▸ What needs to be done: Using the data that follows, return exactly the lines from the one that contains "bar_clamp_bolts();" through the one that contains "before = set(bpy.data.objects)", ends included.

▸ Data section:
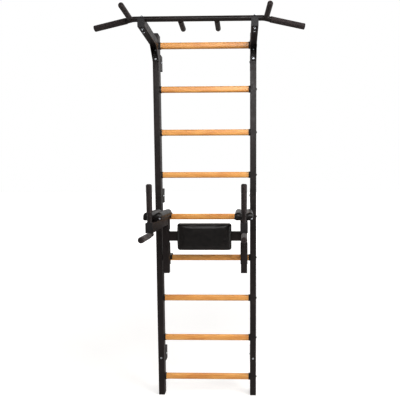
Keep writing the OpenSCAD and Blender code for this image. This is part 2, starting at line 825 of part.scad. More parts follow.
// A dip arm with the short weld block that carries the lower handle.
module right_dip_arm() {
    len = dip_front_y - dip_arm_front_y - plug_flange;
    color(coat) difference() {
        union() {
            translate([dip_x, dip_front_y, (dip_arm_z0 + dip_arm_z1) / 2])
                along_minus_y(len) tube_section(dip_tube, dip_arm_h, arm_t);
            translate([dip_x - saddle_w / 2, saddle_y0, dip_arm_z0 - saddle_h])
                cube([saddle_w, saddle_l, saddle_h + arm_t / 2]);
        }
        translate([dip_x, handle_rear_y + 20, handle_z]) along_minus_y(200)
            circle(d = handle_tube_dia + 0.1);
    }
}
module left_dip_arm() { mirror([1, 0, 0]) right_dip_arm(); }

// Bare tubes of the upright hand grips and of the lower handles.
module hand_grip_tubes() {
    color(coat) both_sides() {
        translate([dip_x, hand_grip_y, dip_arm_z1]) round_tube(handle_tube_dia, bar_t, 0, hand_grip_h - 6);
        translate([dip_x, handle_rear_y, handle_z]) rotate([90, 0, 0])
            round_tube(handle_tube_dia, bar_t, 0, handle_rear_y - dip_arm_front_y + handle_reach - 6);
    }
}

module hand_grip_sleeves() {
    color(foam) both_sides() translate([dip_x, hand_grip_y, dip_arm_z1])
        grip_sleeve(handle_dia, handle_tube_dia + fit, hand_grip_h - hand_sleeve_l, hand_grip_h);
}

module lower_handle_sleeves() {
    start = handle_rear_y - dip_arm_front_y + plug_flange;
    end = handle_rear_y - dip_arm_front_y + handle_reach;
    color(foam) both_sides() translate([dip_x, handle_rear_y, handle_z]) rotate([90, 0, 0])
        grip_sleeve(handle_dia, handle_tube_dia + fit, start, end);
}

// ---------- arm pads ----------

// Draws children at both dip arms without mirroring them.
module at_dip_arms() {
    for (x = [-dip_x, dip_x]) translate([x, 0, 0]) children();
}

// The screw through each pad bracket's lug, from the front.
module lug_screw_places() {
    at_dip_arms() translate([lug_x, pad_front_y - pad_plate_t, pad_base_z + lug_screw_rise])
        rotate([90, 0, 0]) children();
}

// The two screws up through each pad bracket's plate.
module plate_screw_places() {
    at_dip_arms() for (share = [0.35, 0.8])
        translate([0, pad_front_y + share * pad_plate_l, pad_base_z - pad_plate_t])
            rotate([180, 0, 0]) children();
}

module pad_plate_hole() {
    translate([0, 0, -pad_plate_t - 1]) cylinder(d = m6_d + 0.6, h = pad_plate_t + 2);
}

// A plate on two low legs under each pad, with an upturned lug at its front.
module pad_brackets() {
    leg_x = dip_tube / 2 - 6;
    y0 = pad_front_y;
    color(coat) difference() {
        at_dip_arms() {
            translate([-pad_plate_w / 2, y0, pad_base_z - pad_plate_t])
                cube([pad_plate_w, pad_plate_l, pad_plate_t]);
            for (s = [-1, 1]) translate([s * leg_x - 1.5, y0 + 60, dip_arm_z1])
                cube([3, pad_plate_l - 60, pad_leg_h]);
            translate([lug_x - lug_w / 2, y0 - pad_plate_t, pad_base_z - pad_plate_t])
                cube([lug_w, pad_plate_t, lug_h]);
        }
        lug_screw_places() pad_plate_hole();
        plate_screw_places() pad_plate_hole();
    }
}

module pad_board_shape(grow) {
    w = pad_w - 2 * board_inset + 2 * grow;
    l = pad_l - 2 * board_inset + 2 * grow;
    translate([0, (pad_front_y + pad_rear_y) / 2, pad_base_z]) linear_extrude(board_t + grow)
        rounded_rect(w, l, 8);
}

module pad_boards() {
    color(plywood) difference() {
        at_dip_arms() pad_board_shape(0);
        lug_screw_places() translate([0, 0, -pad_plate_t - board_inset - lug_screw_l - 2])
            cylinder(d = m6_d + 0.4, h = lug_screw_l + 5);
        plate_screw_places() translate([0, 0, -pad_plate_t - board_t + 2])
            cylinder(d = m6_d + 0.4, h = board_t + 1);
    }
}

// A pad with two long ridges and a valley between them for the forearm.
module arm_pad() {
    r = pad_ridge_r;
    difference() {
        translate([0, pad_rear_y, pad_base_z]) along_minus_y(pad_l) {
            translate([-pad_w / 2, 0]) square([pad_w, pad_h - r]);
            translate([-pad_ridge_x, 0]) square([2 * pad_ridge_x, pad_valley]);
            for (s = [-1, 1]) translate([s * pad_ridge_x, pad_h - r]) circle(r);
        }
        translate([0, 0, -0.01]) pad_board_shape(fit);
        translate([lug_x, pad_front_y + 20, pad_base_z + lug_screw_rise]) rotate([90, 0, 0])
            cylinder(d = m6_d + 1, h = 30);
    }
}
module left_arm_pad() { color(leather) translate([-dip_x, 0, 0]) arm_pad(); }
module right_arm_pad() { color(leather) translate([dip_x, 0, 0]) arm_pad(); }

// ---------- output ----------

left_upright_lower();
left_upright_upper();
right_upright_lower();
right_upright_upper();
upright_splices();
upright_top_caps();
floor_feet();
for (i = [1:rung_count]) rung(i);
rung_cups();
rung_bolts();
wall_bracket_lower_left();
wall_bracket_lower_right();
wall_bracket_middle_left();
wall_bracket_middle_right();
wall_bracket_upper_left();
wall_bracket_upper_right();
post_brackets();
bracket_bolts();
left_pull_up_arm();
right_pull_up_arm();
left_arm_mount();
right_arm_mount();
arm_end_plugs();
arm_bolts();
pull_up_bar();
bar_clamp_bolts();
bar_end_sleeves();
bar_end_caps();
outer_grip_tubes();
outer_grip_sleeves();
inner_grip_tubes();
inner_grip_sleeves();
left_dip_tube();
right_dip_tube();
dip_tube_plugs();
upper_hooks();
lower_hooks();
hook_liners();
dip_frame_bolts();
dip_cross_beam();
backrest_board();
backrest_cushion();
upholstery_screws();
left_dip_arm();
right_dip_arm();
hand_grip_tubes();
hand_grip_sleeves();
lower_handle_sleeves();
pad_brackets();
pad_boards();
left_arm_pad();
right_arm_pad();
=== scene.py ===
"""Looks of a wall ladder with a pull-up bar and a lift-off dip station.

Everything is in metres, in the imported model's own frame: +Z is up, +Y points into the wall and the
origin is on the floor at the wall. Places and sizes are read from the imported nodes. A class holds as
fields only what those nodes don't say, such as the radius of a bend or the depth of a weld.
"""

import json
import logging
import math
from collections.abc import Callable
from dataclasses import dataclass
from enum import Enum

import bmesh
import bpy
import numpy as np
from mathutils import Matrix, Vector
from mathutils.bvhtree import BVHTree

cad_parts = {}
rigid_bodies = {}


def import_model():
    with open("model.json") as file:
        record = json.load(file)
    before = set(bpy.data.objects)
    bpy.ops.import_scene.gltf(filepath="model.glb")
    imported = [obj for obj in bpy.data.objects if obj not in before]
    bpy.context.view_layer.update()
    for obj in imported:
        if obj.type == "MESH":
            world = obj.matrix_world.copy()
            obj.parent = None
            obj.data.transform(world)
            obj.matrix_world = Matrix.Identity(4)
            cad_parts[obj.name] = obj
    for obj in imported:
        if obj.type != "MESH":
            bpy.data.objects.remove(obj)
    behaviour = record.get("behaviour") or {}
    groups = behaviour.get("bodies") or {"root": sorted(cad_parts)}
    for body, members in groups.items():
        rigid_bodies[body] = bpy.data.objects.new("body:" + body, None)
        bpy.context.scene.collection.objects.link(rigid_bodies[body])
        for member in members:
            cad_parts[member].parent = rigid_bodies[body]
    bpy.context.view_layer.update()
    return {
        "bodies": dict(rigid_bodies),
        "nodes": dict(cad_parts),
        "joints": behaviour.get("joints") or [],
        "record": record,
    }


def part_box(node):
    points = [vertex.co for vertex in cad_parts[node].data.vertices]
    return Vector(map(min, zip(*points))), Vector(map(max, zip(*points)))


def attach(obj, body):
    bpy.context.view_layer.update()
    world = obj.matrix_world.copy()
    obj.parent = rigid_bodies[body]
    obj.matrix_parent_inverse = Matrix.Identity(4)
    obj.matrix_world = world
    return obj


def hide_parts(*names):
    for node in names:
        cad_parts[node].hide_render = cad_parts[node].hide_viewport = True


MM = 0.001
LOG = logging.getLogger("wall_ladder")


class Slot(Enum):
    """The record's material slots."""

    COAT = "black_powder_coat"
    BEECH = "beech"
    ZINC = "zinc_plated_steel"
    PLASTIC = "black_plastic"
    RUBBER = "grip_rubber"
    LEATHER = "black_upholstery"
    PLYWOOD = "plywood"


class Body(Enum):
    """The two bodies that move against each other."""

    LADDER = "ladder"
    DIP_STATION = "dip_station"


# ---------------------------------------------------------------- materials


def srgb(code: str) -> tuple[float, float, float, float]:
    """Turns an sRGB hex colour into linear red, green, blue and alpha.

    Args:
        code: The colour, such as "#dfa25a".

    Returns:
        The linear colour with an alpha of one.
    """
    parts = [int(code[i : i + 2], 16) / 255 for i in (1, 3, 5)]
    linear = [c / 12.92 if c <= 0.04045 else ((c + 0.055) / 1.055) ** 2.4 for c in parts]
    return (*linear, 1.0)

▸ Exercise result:
bar_clamp_bolts();
bar_end_sleeves();
bar_end_caps();
outer_grip_tubes();
outer_grip_sleeves();
inner_grip_tubes();
inner_grip_sleeves();
left_dip_tube();
right_dip_tube();
dip_tube_plugs();
upper_hooks();
lower_hooks();
hook_liners();
dip_frame_bolts();
dip_cross_beam();
backrest_board();
backrest_cushion();
upholstery_screws();
left_dip_arm();
right_dip_arm();
hand_grip_tubes();
hand_grip_sleeves();
lower_handle_sleeves();
pad_brackets();
pad_boards();
left_arm_pad();
right_arm_pad();
=== scene.py ===
"""Looks of a wall ladder with a pull-up bar and a lift-off dip station.

Everything is in metres, in the imported model's own frame: +Z is up, +Y points into the wall and the
origin is on the floor at the wall. Places and sizes are read from the imported nodes. A class holds as
fields only what those nodes don't say, such as the radius of a bend or the depth of a weld.
"""

import json
import logging
import math
from collections.abc import Callable
from dataclasses import dataclass
from enum import Enum

import bmesh
import bpy
import numpy as np
from mathutils import Matrix, Vector
from mathutils.bvhtree import BVHTree

cad_parts = {}
rigid_bodies = {}


def import_model():
    with open("model.json") as file:
        record = json.load(file)
    before = set(bpy.data.objects)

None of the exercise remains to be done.